__CAD and scene scripts__
** begin **
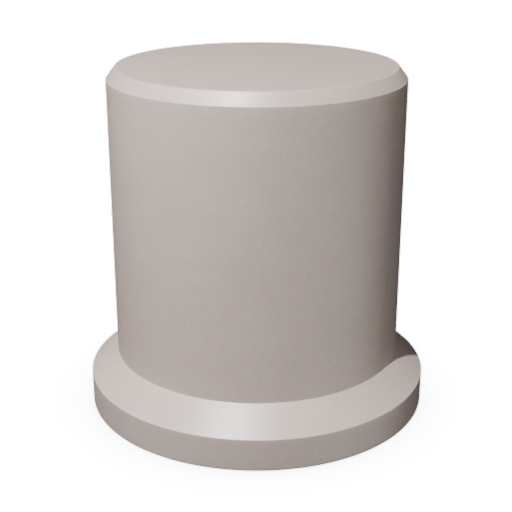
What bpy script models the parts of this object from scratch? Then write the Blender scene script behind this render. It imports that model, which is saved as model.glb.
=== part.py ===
"""A round stone column base, worked from one block: a plain drum on a wider round foot.

The foot has a low upright wall and a sloping top that sheds water away from the drum.
The drum rises straight and ends in a chamfer under the flat seat that carries the column.
Metres, +Z up, with the origin at the middle of the underside.
"""

import math

import bpy

# Driving dimensions of the stone.
FOOT_DIAMETER = 0.500
FOOT_WALL_HEIGHT = 0.0465
FOOT_SLOPE_RISE = 0.0335
DRUM_DIAMETER = 0.420
DRUM_FACE_HEIGHT = 0.402
SEAT_CHAMFER_RISE = 0.017
SEAT_CHAMFER_RUN = 0.013

# Every arris is eased by hand, which leaves it this wide on each side of the corner.
ARRIS_EASE = 0.0015
ARRIS_SEGMENTS = 2
# An edge that turns by more than this is an arris; the facets of the round turn by far less.
ARRIS_ANGLE = math.radians(25)

# Facets round the block, enough for each to bulge by under 0.1 mm.
FACETS = 128
MERGE_DISTANCE = 0.00001

STONE_COLOUR = (0.51, 0.42, 0.375, 1.0)
STONE_ROUGHNESS = 0.4
STONE_METALLIC = 0.0


def clear_scene():
    """Removes whatever the startup file holds."""
    for obj in list(bpy.data.objects):
        bpy.data.objects.remove(obj, do_unlink=True)


def stone_material():
    """Pale warm grey limestone with a honed face."""
    material = bpy.data.materials.new("limestone")
    material.use_nodes = True
    shader = material.node_tree.nodes["Principled BSDF"]
    shader.inputs["Base Color"].default_value = STONE_COLOUR
    shader.inputs["Roughness"].default_value = STONE_ROUGHNESS
    shader.inputs["Metallic"].default_value = STONE_METALLIC
    return material


def block_outline():
    """The half section of the block as (radius, height), down its outer side from the seat to the bed."""
    foot_radius = FOOT_DIAMETER / 2
    drum_radius = DRUM_DIAMETER / 2
    drum_foot = FOOT_WALL_HEIGHT + FOOT_SLOPE_RISE
    drum_head = drum_foot + DRUM_FACE_HEIGHT
    seat = drum_head + SEAT_CHAMFER_RISE
    return [
        (0.0, seat),
        (drum_radius - SEAT_CHAMFER_RUN, seat),
        (drum_radius, drum_head),
        (drum_radius, drum_foot),
        (foot_radius, FOOT_WALL_HEIGHT),
        (foot_radius, 0.0),
        (0.0, 0.0),
    ]


def turned_solid(name, outline, material):
    """Turns an outline round the Z axis into one closed solid."""
    mesh = bpy.data.meshes.new(name)
    corners = [(radius, 0.0, height) for radius, height in outline]
    edges = [(i, i + 1) for i in range(len(corners) - 1)]
    mesh.from_pydata(corners, edges, [])
    mesh.materials.append(material)
    obj = bpy.data.objects.new(name, mesh)

    turn = obj.modifiers.new("Turn", "SCREW")
    turn.axis = "Z"
    turn.angle = math.tau
    turn.steps = turn.render_steps = FACETS
    turn.use_merge_vertices = True
    turn.merge_threshold = MERGE_DISTANCE
    turn.use_smooth_shade = True
    return obj


def ease_arrises(obj):
    """Takes the sharpness off every arris, and leaves the round faces alone."""
    ease = obj.modifiers.new("Eased arrises", "BEVEL")
    ease.width = ARRIS_EASE
    ease.segments = ARRIS_SEGMENTS
    ease.limit_method = "ANGLE"
    ease.angle_limit = ARRIS_ANGLE
    ease.use_clamp_overlap = True


def build():
    clear_scene()
    collection = bpy.data.collections.new("Column base")
    bpy.context.scene.collection.children.link(collection)

    base = turned_solid("column_base", block_outline(), stone_material())
    ease_arrises(base)
    collection.objects.link(base)


build()
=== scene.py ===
"""A round limestone column base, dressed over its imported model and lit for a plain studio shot.

Metres, +Z up, with the origin at the middle of the underside. The camera looks along +Y.
"""

import math

import bpy
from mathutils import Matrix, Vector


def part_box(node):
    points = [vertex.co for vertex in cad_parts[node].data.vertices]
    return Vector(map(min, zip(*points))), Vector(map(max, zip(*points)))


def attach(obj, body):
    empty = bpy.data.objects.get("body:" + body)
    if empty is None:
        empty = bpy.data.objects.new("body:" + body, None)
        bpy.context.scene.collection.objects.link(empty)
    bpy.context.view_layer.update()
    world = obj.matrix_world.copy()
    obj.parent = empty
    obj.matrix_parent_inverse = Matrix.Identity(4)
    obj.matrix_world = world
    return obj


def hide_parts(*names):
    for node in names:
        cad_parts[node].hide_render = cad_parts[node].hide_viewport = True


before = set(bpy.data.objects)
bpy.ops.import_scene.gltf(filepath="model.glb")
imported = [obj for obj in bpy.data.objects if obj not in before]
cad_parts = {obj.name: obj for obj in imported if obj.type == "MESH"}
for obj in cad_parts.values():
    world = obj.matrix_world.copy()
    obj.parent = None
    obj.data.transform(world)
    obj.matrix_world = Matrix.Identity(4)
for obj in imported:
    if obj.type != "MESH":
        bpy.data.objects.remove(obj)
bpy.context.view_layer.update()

# The block's shape
# One block of pale limestone, turned on its own axis: a low wide foot, a sloping shoulder that
# sheds the rain, and a straight drum with a chamfer round its flat seat. The mason eases every
# arris and rubs the faces smooth by hand, which leaves them a few hundredths of a millimetre wavy.
lowest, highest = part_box("column_base")
foot_radius = (highest.x - lowest.x) / 2
seat_height = highest.z - lowest.z
foot_wall_height = 0.0465
shoulder_rise = 0.0335
drum_radius = 0.210
chamfer_rise = 0.017
chamfer_run = 0.013

# The round is drawn with this many sides, and a face with rings about this far apart, which
# crowd towards its arrises by this share.
sides = 512
ring_spacing = 0.007
ring_crowding = 0.85

arris_radius = 0.0013
arris_points = 4
# How far in from an arris the stone shows its wear, and how deep the wear goes.
arris_reach = 0.007
arris_wear = 0.0003
rubbing_width = 0.055
rubbing_depth = 0.00014
wave_detail = 1.0
# The knocks along an arris are this many to the reach of its wear.
knocks_in_reach = 2.0
block_seed = 3.0

# How far down a face looks, as its normal's Z: the bed is all that looks down past the first, and
# rubbing is in full from the second up.
bed_normal = -0.95
rubbed_normal = -0.7

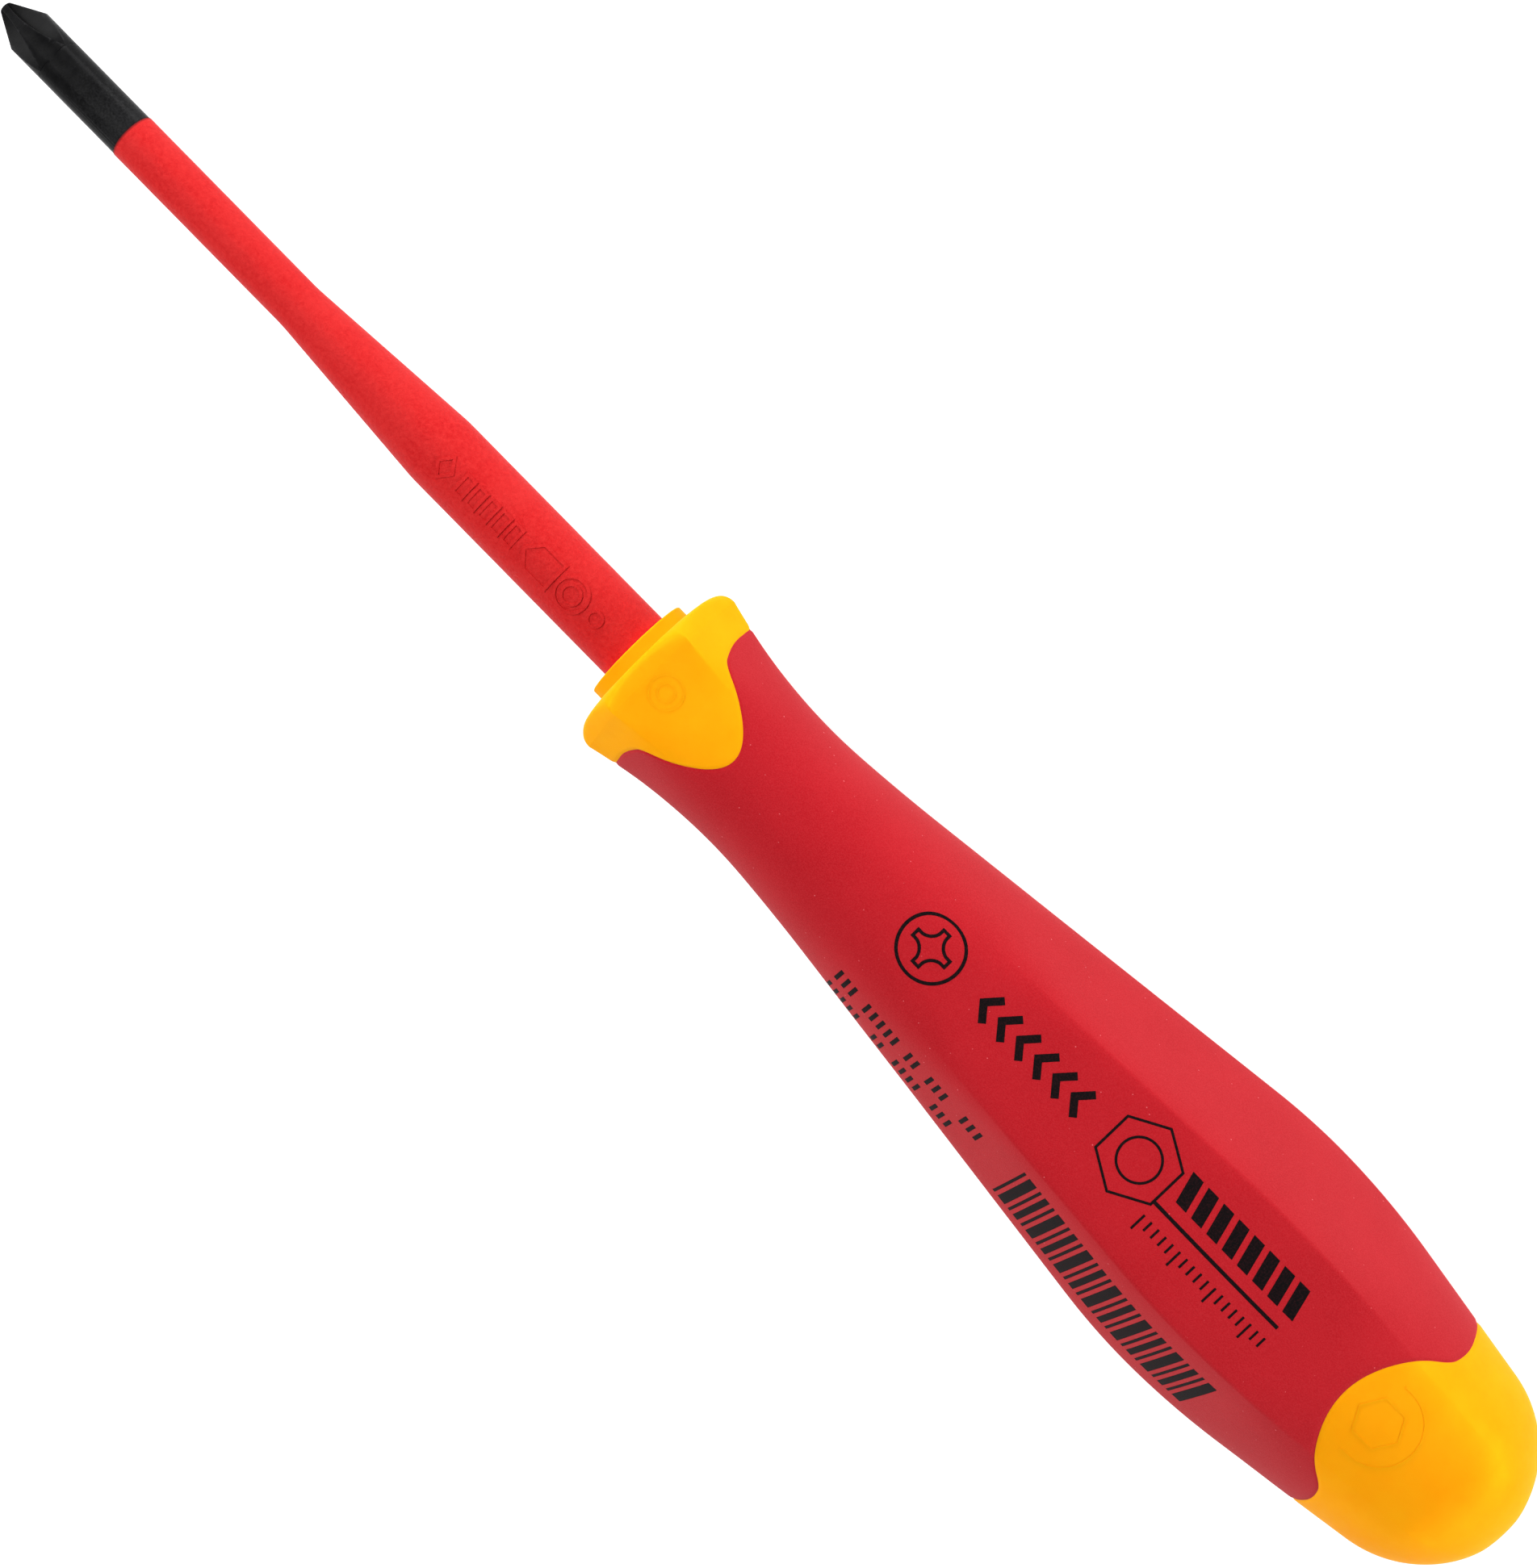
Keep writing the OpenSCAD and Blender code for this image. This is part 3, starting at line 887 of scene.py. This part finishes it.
def top_prints():
    """Marks on the top flat: a recess icon, arrows, a nut, slanted bars and a fine scale."""
    middle = -1.0
    icon = (37.2, middle)
    icon_cross = star(icon, reach=1.95, half_width=0.36, bow_at=1.715, bow_r=1.375)
    print_on(
        "print_recess_icon", [ring(icon, 3.09, 0.32), stroke(icon_cross, 0.3, closed=True)], 0
    )
    arrow_long, arrow_wide, arrow_pitch = 1.2, 1.4, 2.25
    arrows = []
    for k in range(6):
        back = 43.7 + k * arrow_pitch
        path = [
            (back + arrow_long, middle - arrow_wide),
            (back, middle),
            (back + arrow_long, middle + arrow_wide),
        ]
        arrows.append(stroke(path, 0.72))
    print_on("print_arrows", arrows, 0)
    nut, nut_r, nut_hole_r, nut_line = (62.7, -1.2), 3.9, 2.0, 0.24
    outline = polygon(nut, nut_r, 6, first=30)
    print_on(
        "print_nut", [stroke(outline, nut_line, closed=True), ring(nut, nut_hole_r, nut_line)], 0
    )
    bar_pitch = 1.87
    bars = [
        block(67 + k * bar_pitch, 68.25 + k * bar_pitch, -3.9, -0.95, slant=0.28)
        for k in range(8)
    ]
    print_on("print_bars", bars, 0)
    print_on("print_rule", [block(66.2, 81.3, 0.2, 0.55)], 0)
    tick_pitch, tick_from, long_tick, short_tick = 0.87, 1.75, 1.7, 1.05
    ticks = []
    for k in range(18):
        size = long_tick if k % 5 == 0 else short_tick
        at = k * tick_pitch
        ticks.append(block(66.3 + at, 66.52 + at, tick_from, tick_from + size))
    print_on("print_scale", ticks, 0)


def side_prints():
    """Marks on the flat beside the top: two rows of short strokes and a field of stripes."""
    # Each group of strokes is given by where it starts and how many strokes it has
    rows = [
        (-2.1, -0.1, [(33.2, 3), (37, 5), (42.6, 2), (45.4, 3), (50, 3)]),
        (1.3, 3.2, [(33.2, 5), (39.4, 2), (42.4, 4), (47.6, 3)]),
    ]
    stroke_pitch, stroke_wide = 0.95, 0.42
    strokes = []
    for low, high, groups in rows:
        for start, count in groups:
            for k in range(count):
                at = start + k * stroke_pitch
                strokes.append(block(at, at + stroke_wide, low, high))
    print_on("print_strokes", strokes, FLAT_TURN)
    widths, gap, half = [0.3, 1.0, 0.3, 0.65], 0.42, 4.1
    stripes = []
    at = 56.9
    for k in range(26):
        wide = widths[k % len(widths)]
        stripes.append(block(at, at + wide, -half, half))
        at += wide + gap
    print_on("print_stripes", stripes, FLAT_TURN)


def sleeve_marks():
    """Low raised shapes moulded on top of the thick part of the sleeve."""
    middle, lift = 0.4, 0.08
    diamond = [(56.2, middle), (57.1, middle - 1.2), (58, middle), (57.1, middle + 1.2)]
    shapes = [stroke(diamond, 0.3, closed=True)]
    for k in range(5):
        near, far = 59 + k * 1.5, 60 + k * 1.5
        frame_line = [(near, middle - 1), (far, middle - 1), (far, middle + 1), (near, middle + 1)]
        shapes.append(stroke(frame_line, 0.28, closed=True))
    house = [(67, middle), (68.2, middle - 1.5), (70.8, middle - 1.5)]
    house += [(70.8, middle + 1.5), (68.2, middle + 1.5)]
    shapes.append(stroke(house, 0.32, closed=True))
    centre, beside = (72.9, middle), (75.9, middle)
    shapes += [ring(centre, 1.6, 0.3), ring(centre, 0.9, 0.26), ring(beside, 0.7, 0.26)]
    mark("sleeve_marks", shapes, on_sleeve, lift, SLEEVE)


def guard_mark():
    """A plain double ring on the guard's top facet."""
    centre, lift = (5.24, 0), 0.04
    rings = [ring(centre, 1.56, 0.16), ring(centre, 0.8, 0.14)]
    mark("guard_ring", rings, on_handle, lift, GUARD_YELLOW)


def cap_mark(name, flat):
    """The rear edge of the round pad on a petal of the cap, with a plain hexagon inside it."""
    centre, edge_r, sign_r, lift = 93.55, 4.1, 2.4, 0.035
    turns = np.linspace(-1.75, 1.75, 60)
    edge = [(centre + edge_r * math.cos(t), edge_r * math.sin(t)) for t in turns]
    sign = polygon((centre, 0), sign_r, 6)
    shapes = [stroke(edge, 0.3), stroke(sign, 0.22, closed=True)]
    mark(name, shapes, handle_side(flat), lift, CAP_YELLOW)


blade()
sleeve()
core()
guard()
grip()
cap()
top_prints()
side_prints()
sleeve_marks()
guard_mark()
cap_mark("cap_mark_top", 0)
cap_mark("cap_mark_bottom", 180)

# ---------------------------------------------------------------------------------------------
# Stage, light and camera
# ---------------------------------------------------------------------------------------------


def floor():
    """A plain pale table that glows faintly, so that shadows on it stay soft."""
    half = 3.0
    mesh = bpy.data.meshes.new("table_top")
    mesh.from_pydata(
        [(-half, -half, 0), (half, -half, 0), (half, half, 0), (-half, half, 0)],
        [], [(0, 1, 2, 3)],
    )
    material = bpy.data.materials.new("pale_table")
    material.use_nodes = True
    shader = material.node_tree.nodes["Principled BSDF"]
    shader.inputs["Base Color"].default_value = (0.45, 0.45, 0.45, 1)
    shader.inputs["Roughness"].default_value = 0.9
    shader.inputs["Specular IOR Level"].default_value = 0.1
    shader.inputs["Emission Color"].default_value = (1, 1, 1, 1)
    shader.inputs["Emission Strength"].default_value = 0.76
    mesh.materials.append(material)
    table = bpy.data.objects.new("table_top", mesh)
    bpy.context.scene.collection.objects.link(table)


def softbox(name, azimuth, elevation, distance, width, height, power):
    """A large soft light that looks at the tool from an azimuth and elevation in degrees.
    Azimuth 0 is +X and 90 is +Y. Its distance, width and height are in metres."""
    a, e = math.radians(azimuth), math.radians(elevation)
    light = bpy.data.lights.new(name, "AREA")
    light.shape = "RECTANGLE"
    light.size = width
    light.size_y = height
    light.energy = power
    lamp = bpy.data.objects.new(name, light)
    lamp.location = (
        distance * math.cos(e) * math.cos(a),
        distance * math.cos(e) * math.sin(a),
        distance * math.sin(e),
    )
    aim = Vector((0, 0, AXIS_Z * MM)) - lamp.location
    lamp.rotation_euler = aim.to_track_quat("-Z", "Y").to_euler()
    bpy.context.scene.collection.objects.link(lamp)


def world():
    """Soft light from all round, brighter near the horizon than overhead."""
    sky = bpy.data.worlds.new("studio")
    sky.use_nodes = True
    nodes, links = sky.node_tree.nodes, sky.node_tree.links
    where = nodes.new("ShaderNodeTexCoord")
    split = nodes.new("ShaderNodeSeparateXYZ")
    fall = nodes.new("ShaderNodeMapRange")
    high_up, at_horizon, overhead = 0.35, 0.5, 0.17
    fall.inputs["From Min"].default_value = 0.0
    fall.inputs["From Max"].default_value = high_up
    fall.inputs["To Min"].default_value = at_horizon
    fall.inputs["To Max"].default_value = overhead
    links.new(where.outputs["Generated"], split.inputs["Vector"])
    links.new(split.outputs["Z"], fall.inputs["Value"])
    links.new(fall.outputs["Result"], nodes["Background"].inputs["Strength"])
    nodes["Background"].inputs["Color"].default_value = (1, 1, 1, 1)
    bpy.context.scene.world = sky


def camera():
    """A camera almost straight above, leaning a little towards -Y, with the tool across the
    frame from the upper left to the lower right."""
    lean, pitch, roll = math.radians(6), math.radians(-1.003), math.radians(45.5)
    distance, foot_x = 273.80, -7.93
    above = Vector((0, -math.sin(lean), math.cos(lean)))
    across = Vector((0, -math.cos(lean), -math.sin(lean)))
    along = -(math.cos(pitch) * Vector((1, 0, 0)) + math.sin(pitch) * above)
    right = math.cos(roll) * along + math.sin(roll) * across
    up = -math.sin(roll) * along + math.cos(roll) * across
    back = right.cross(up)
    lens = bpy.data.cameras.new("camera")
    lens.lens = 70.1
    lens.sensor_width = 36
    lens.shift_x = -0.0565
    lens.shift_y = 0.0572
    lens.clip_start = 0.01
    lens.clip_end = 20
    eye = bpy.data.objects.new("camera", lens)
    place_at = (Vector((foot_x, 0, AXIS_Z)) + distance * above) * MM
    turn = Matrix((right, up, back)).transposed().to_4x4()
    eye.matrix_world = Matrix.Translation(place_at) @ turn
    bpy.context.scene.collection.objects.link(eye)
    bpy.context.scene.camera = eye


floor()
world()
softbox("key_rear", -150, 17, 1.1, 0.9, 0.3, 9.5)
softbox("key_front", -50, 13, 1.1, 0.9, 0.3, 7.8)
softbox("front", 13, 45, 1.0, 0.69, 0.54, 10.4)
softbox("back", 160, 11, 1.1, 0.9, 0.3, 3.6)
camera()
bpy.context.scene.view_settings.view_transform = "Standard"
** end **
__The request__
Repeat these lines exactly and nothing more: the one containing "before = set(bpy.data.objects)", the one containing "rubbed_normal = -0.7", and all the lines between.

__Expected answer__
before = set(bpy.data.objects)
bpy.ops.import_scene.gltf(filepath="model.glb")
imported = [obj for obj in bpy.data.objects if obj not in before]
cad_parts = {obj.name: obj for obj in imported if obj.type == "MESH"}
for obj in cad_parts.values():
    world = obj.matrix_world.copy()
    obj.parent = None
    obj.data.transform(world)
    obj.matrix_world = Matrix.Identity(4)
for obj in imported:
    if obj.type != "MESH":
        bpy.data.objects.remove(obj)
bpy.context.view_layer.update()

# The block's shape
# One block of pale limestone, turned on its own axis: a low wide foot, a sloping shoulder that
# sheds the rain, and a straight drum with a chamfer round its flat seat. The mason eases every
# arris and rubs the faces smooth by hand, which leaves them a few hundredths of a millimetre wavy.
lowest, highest = part_box("column_base")
foot_radius = (highest.x - lowest.x) / 2
seat_height = highest.z - lowest.z
foot_wall_height = 0.0465
shoulder_rise = 0.0335
drum_radius = 0.210
chamfer_rise = 0.017
chamfer_run = 0.013

# The round is drawn with this many sides, and a face with rings about this far apart, which
# crowd towards its arrises by this share.
sides = 512
ring_spacing = 0.007
ring_crowding = 0.85

arris_radius = 0.0013
arris_points = 4
# How far in from an arris the stone shows its wear, and how deep the wear goes.
arris_reach = 0.007
arris_wear = 0.0003
rubbing_width = 0.055
rubbing_depth = 0.00014
wave_detail = 1.0
# The knocks along an arris are this many to the reach of its wear.
knocks_in_reach = 2.0
block_seed = 3.0

# How far down a face looks, as its normal's Z: the bed is all that looks down past the first, and
# rubbing is in full from the second up.
bed_normal = -0.95
rubbed_normal = -0.7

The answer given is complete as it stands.